__What is needed__. Answer with one number only: the number of lines that contain "manifold".

__Source data__.
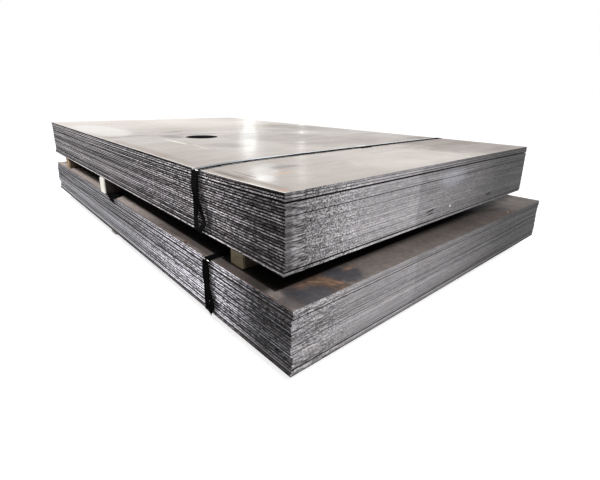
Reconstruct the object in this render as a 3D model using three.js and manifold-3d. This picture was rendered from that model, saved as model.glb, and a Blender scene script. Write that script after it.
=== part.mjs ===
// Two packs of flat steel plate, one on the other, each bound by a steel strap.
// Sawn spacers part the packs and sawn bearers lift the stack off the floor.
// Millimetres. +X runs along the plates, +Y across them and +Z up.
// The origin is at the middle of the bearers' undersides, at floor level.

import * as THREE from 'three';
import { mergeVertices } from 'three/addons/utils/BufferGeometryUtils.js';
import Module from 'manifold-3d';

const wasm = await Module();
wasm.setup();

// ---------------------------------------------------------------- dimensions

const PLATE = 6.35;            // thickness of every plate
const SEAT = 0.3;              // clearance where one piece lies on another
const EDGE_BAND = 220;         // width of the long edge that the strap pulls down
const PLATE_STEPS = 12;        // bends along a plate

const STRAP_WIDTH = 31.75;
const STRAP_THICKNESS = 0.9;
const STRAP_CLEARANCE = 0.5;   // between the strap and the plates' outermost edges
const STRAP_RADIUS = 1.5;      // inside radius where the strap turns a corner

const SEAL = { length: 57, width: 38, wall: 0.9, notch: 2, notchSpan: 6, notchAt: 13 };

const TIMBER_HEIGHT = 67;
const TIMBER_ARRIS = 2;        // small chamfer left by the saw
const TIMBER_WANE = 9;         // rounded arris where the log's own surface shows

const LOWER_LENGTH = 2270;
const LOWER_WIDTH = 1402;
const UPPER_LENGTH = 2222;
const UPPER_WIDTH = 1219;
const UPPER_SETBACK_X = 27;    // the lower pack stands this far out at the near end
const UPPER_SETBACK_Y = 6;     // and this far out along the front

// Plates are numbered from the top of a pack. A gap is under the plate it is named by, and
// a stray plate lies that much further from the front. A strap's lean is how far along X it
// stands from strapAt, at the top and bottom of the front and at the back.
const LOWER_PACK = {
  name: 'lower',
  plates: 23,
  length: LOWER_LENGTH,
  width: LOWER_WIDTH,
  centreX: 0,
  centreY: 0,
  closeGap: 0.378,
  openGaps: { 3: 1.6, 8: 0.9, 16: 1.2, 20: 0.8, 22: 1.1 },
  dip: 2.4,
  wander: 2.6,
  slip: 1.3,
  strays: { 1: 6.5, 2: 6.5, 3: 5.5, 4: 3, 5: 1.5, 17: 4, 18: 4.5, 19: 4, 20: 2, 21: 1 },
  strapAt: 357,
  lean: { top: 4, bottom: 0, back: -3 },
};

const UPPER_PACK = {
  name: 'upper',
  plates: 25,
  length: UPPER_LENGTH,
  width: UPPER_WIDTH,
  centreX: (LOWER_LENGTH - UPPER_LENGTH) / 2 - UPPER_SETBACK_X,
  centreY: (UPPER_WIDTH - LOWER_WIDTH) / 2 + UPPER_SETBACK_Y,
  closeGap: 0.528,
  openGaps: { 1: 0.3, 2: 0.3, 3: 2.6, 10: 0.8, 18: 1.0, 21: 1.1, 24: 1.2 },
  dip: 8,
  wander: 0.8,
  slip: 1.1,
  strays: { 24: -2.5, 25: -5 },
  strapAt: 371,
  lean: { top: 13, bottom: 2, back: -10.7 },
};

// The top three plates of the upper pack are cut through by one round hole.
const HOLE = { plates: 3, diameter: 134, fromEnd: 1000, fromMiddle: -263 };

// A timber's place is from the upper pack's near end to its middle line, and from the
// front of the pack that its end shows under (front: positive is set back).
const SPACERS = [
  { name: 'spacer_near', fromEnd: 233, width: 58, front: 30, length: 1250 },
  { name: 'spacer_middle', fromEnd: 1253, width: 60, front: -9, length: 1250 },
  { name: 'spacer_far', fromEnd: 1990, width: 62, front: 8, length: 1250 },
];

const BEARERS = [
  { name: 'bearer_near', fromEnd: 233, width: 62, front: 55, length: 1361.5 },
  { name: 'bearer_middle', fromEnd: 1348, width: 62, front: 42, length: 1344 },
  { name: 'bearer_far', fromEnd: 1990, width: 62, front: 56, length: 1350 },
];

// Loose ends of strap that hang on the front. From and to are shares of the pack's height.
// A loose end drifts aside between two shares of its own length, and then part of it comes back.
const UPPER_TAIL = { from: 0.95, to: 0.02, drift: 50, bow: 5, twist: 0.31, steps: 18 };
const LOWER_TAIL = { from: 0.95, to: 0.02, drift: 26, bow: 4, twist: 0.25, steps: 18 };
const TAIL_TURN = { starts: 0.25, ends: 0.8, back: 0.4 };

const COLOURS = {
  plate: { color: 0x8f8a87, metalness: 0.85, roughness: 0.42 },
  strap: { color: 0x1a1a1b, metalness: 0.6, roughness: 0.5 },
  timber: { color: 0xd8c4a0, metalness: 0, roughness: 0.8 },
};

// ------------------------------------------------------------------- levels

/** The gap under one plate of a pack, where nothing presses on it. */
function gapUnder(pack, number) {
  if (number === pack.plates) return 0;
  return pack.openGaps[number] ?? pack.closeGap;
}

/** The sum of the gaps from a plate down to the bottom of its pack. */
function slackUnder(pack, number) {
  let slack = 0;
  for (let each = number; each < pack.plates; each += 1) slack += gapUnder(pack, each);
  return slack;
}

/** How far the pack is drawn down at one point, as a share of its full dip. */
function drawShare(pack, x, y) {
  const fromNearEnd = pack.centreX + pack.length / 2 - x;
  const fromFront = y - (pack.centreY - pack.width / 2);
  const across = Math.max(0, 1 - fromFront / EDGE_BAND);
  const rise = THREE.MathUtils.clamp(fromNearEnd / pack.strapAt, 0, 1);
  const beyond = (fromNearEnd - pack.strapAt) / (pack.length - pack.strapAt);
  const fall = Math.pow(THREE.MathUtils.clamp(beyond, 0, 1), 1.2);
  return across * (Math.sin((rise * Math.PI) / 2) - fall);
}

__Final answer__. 2